2.1.7 Screen Metrics

The screen metrics, specified by the GDIINFO structure, define such items as width and height in millimeters, screen resolution, aspect ratio, and mapping modes. GDI uses screen metrics to generate coordinate data that is appropriate for the display hardware.

2.1.7.1 Logical Pixels Per Inch

A display driver sets the dpLogPixelsX and dpLogPixelsY members to specify the number of pixels per logical inch along horizontal and vertical lines on the screen. A display driver uses logical inches (about 40 percent larger than physical inches) for readability reasons.

The GDI font mapper uses these values to determine which screen fonts to use with the display. The display driver should make sure the dpLogPixelsX and dpLogPixelsY members match an existing font. If these members do not match one of the default screen fonts, an appropriate font must be provided with the display driver.

2.1.7.2 Screen Resolution and Size

A display driver sets the dpHorzRes and dpVertRes members to specify the width and height of the screen in pixels, and sets the dpHorzSize and dpVertSize members to specify the width and height of the screen in millimeters. These values must have the following relationships:

dpHorzSize = (dpHorzRes/dpLogPixelsX) * 25.4

dpVertSize = (dpVertRes/dpLogPixelsY) * 25.4

In these equations, 25.4 represents the number of millimeters per inch.

2.1.7.3 Aspect Ratios

The aspect ratio defines the relative dimensions of the display's pixels. The ratio consists of three values: an x-, y-, and an xy-aspect. These represent the relative width, height, and diagonal length (or hypotenuse) of a pixel. GDI uses the aspect ratio to determine how to draw squares and circles as well as drawing lines at an angle.

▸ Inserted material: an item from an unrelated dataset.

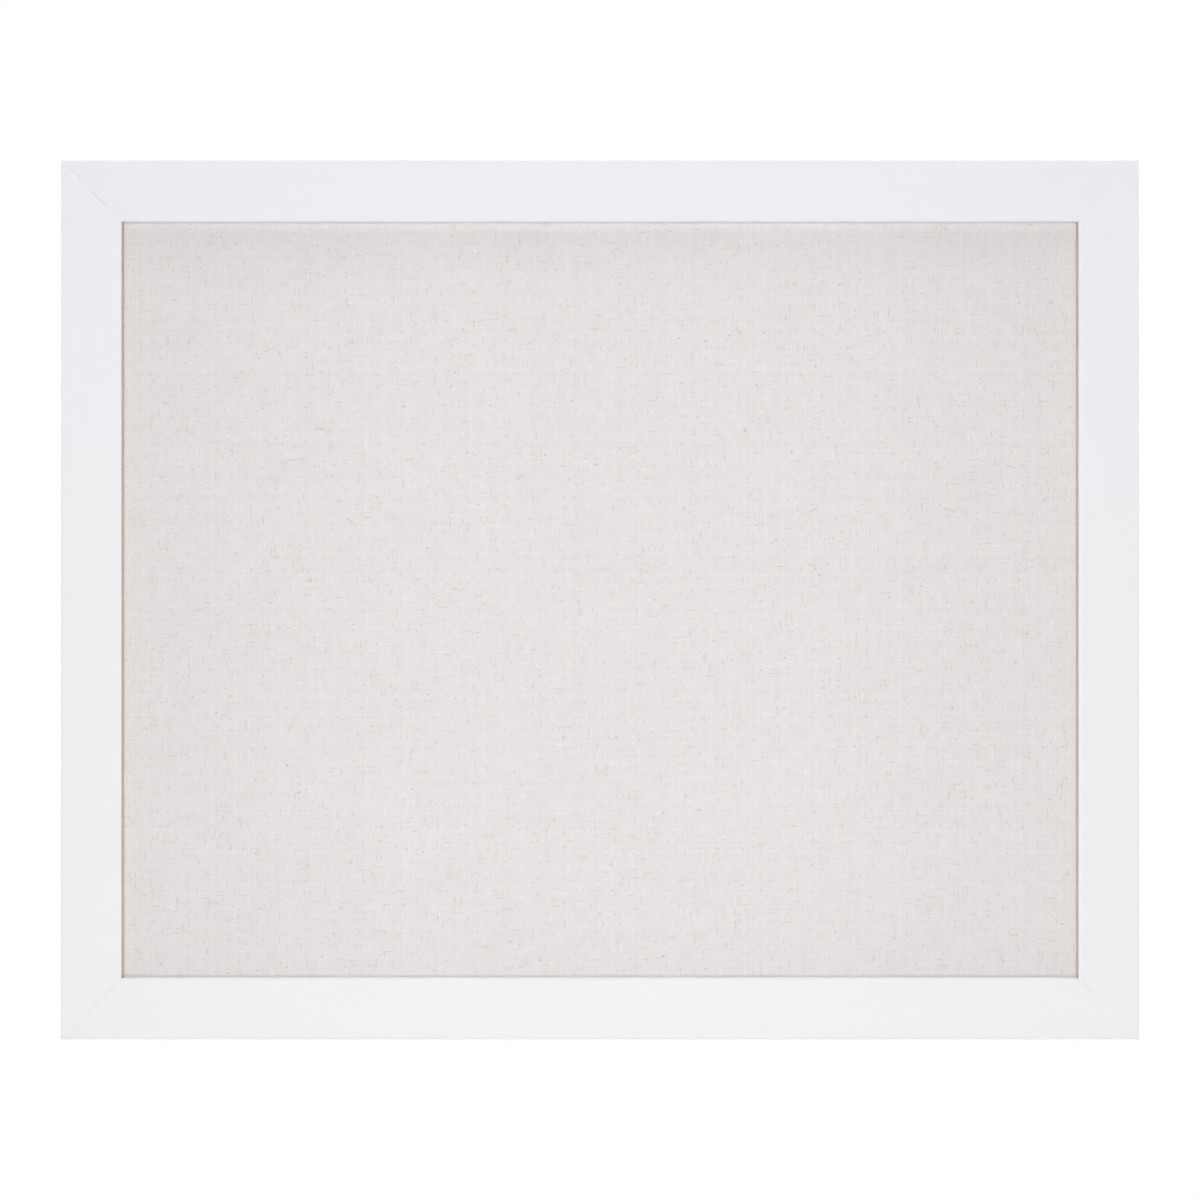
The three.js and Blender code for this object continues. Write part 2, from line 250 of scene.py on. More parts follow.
def moulding(name, outward, seed):
    """One length of moulding with both ends mitred. Its section is carried along the side, moved along
    its own normals by slight waves, by wear on the two front arrises and by a few nicks, and its ends
    are sheared onto the mitre planes. The UV map is the distance along it and round its section."""
    rng = np.random.default_rng(seed)
    outward = np.array(outward, float)
    along = np.array([outward[1], -outward[0]])
    half_length, reach = (HALF_WIDTH, HALF_HEIGHT) if outward[1] else (HALF_HEIGHT, HALF_WIDTH)
    section, girth = moulding_section()
    run = np.roll(section, -1, 0) - np.roll(section, 1, 0)
    normal = np.stack([-run[:, 1], run[:, 0]], 1) / np.hypot(*run.T)[:, None]
    arrises = np.array([(0, FRONT), (FACE, FRONT)])
    gaps = [np.hypot(*(section - arris).T) for arris in arrises]

    # Stations along the side: even steps, closer about each nick, then rings that ease the mitre's edge
    plain = half_length - FACE - END_ZONE
    nick_at = rng.uniform(-plain, plain, (2, NICKS_PER_ARRIS))
    nick_size = rng.uniform(*NICK_SIZES_MM, (2, NICKS_PER_ARRIS)) * MM
    nick_depth = rng.uniform(0.3, 1.0, (2, NICKS_PER_ARRIS)) * NICK_DEPTH
    close = nick_at[..., None] + nick_size[..., None] * np.linspace(-2, 2, 11)
    even = np.linspace(-plain, plain, math.ceil(2 * plain / STATION_STEP) + 1)
    middle = np.unique(np.concatenate([even, close.ravel()[np.abs(close.ravel()) < plain]]))
    share = np.linspace(0, 1, 14)[1:-1]
    ease = np.linspace(0, math.pi / 2, 5)
    depth = section[:, 0]
    end = half_length - depth - MITRE_GAP / math.sqrt(2)
    sheared = plain + share[:, None] * (end - MITRE_EASE - plain)
    rings = end - MITRE_EASE * (1 - np.sin(ease))[:, None]
    tail = np.concatenate([sheared, rings])
    station = np.concatenate([-tail[::-1], np.repeat(middle[:, None], len(section), 1), tail])
    inset = MITRE_EASE * (1 - np.cos(ease))
    eased = np.zeros(len(station))
    eased[-len(ease):] = inset
    eased[:len(ease)] = inset[::-1]

    move = np.minimum(SURFACE_WAVE * (waves(station, girth[:-1], *WAVE_LENGTHS, seed) - 1), 0)
    for k, gap in enumerate(gaps):
        worn = 0.5 + 0.5 * waves(station, 0, WEAR_LENGTH, 1, seed + 10 + k)
        move -= ARRIS_WEAR * worn * np.exp(-((gap / WEAR_SPREAD) ** 2))
        for at, size, deep in zip(nick_at[k], nick_size[k], nick_depth[k]):
            move -= deep * np.exp(-((station - at) ** 2 + gap**2) / size**2)
    move -= eased[:, None]
    inward = depth + normal[:, 0] * move
    height = section[:, 1] + normal[:, 1] * move
    points = np.stack([
        outward[0] * (reach - inward) + along[0] * station,
        -height,
        outward[1] * (reach - inward) + along[1] * station,
    ], -1)
    along_uv = np.concatenate([station, station[:, :1]], 1) + 2 * seed
    around_uv = np.broadcast_to(girth, along_uv.shape)
    return tube(name, points, uv=np.stack([along_uv, around_uv], -1))


# Panels: the linen cover and the two boards

FINE_INSIDE_MM = 8
FINE_OUTSIDE_MM = 1


def panel_axis(half, sight, steps_mm, corner):
    """Grid places across a panel: wide steps in the middle, fine ones where the sight edge passes, and
    three close to the rim so that the corner can be rounded."""
    middle, fine, rim = steps_mm
    near = sight - FINE_INSIDE_MM * MM
    far = sight + FINE_OUTSIDE_MM * MM
    inner = np.linspace(0, near, math.ceil(near / (middle * MM)) + 1)
    edge = np.linspace(near, far, math.ceil((FINE_INSIDE_MM + FINE_OUTSIDE_MM) / fine) + 1)[1:]
    outer = np.linspace(far, half - corner, rim + 1)[1:]
    last = half - corner + corner * np.array([0.5, 1.0])
    side = np.concatenate([inner, edge, outer, last])
    return np.concatenate([-side[:0:-1], side])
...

The aspect values have the following relationship:

dpAspectXY ** 2 == (dpAspectX ** 2) + (dpAspectY ** 2)

Since the dimensions are given as relative values, they may be scaled as needed
to get accurate integer values. They should be kept under 1000 for numerical
stability in GDI calculations. For example, a device with a 1:1 aspect ratio (such as a VGA) can use 100 for dpAspectX and dpAspectY and 141 (100 * 1.41421 . . . ) for dpAspectXY.

2.1.7.4 Styled-Line Length

The styled-line length (dpStyleLen) specifies the length of the smallest line segment the display driver uses to build the dots and dashes of a styled line. GDI uses this number when it draws into bitmaps and on displays. To ensure consistency between displays and printers, the styled line segment length is always two times the value of the dpAspectXY member.

2.1.7.5 Standard Mapping Modes

Some Windows application programs rely on standard mapping modes to produce printer output with spacing that is proportional to the screen. By using the standard mapping modes, an application can show a border or graphic picture that is proportionately the same size on the printer as it is on the screen.

All standard mapping-mode ratios must be the same because it might be preferable for an application to use the metric system rather than the inches/feet (English) system for its calculations. For example, Windows Write allows the user to choose whether to express the border widths in millimeters or inches. Therefore, it is up to the display driver to provide the correct numbers.

Standard mapping modes are expressed as two coordinate pairs: the width and height (in logical units) of a “window” and the width and height (in physical units, that is, pixels) of a “viewport” that maps onto that window. The driver for a VGA adapter, for example, might set the coordinates pairs for the low-resolution metric mapping mode (tenths-of-millimeters) to (254,254) and (96,96). These coordinates map an 1-inch by 1-inch window (25.4 millimeters equals 1 inch) to a 96-pixel by 96-pixel viewport. These coordinate pairs define a set of equations that specify how coordinates in logical space are transformed to coordinates in device space.

The standard mapping-mode members in the GDIINFO structure can be set as follows:

dpMLoWin.x = dpHorzSize*10; dpMLoWin.y = dpVertSize *10;

dpMLoVpt.x = dpHorzRes; dpMLoVpt.y = -dpVertRes;

dpMHiWin.x = dpHorzSize*100; dpMHiWin.y = dpVertSize *100;

dpMHiVpt.x = dpHorzRes; dpMHiVpt.y = -dpVertRes;

dpELoWin.x = dpHorzSize*1000; dpELoWin.y = dpVertSize *1000;

dpELoVpt.x = dpHorzRes * 254; dpELoVpt.y = -dpVertRes * 254;

dpEHiWin.x = dpHorzSize*10000; dpEHiWin.y = dpVertSize *10000;

dpEHiVpt.x = dpHorzRes * 254; dpEHiVpt.y = -dpVertRes * 254;

dpTwpWin.x = dpHorzSize*14400; dpTwpWin.y = dpVertSize *14400;

dpTwpVpt.x = dpHorzRes * 254; dpTwpVpt.y = -dpVertRes * 254;

A twip is 1/20th of a printer's point (1/72 of an inch).

Windows performs 16-bit, signed calculations on these values, so the numbers must not be greater than 32,768. However, if the screen is larger than just a few inches wide, the values will exceed this limit when calculating the English mapping modes and may even exceed it on the metric mapping modes. Fortunately, the values can be scaled down by dividing by some fixed amount.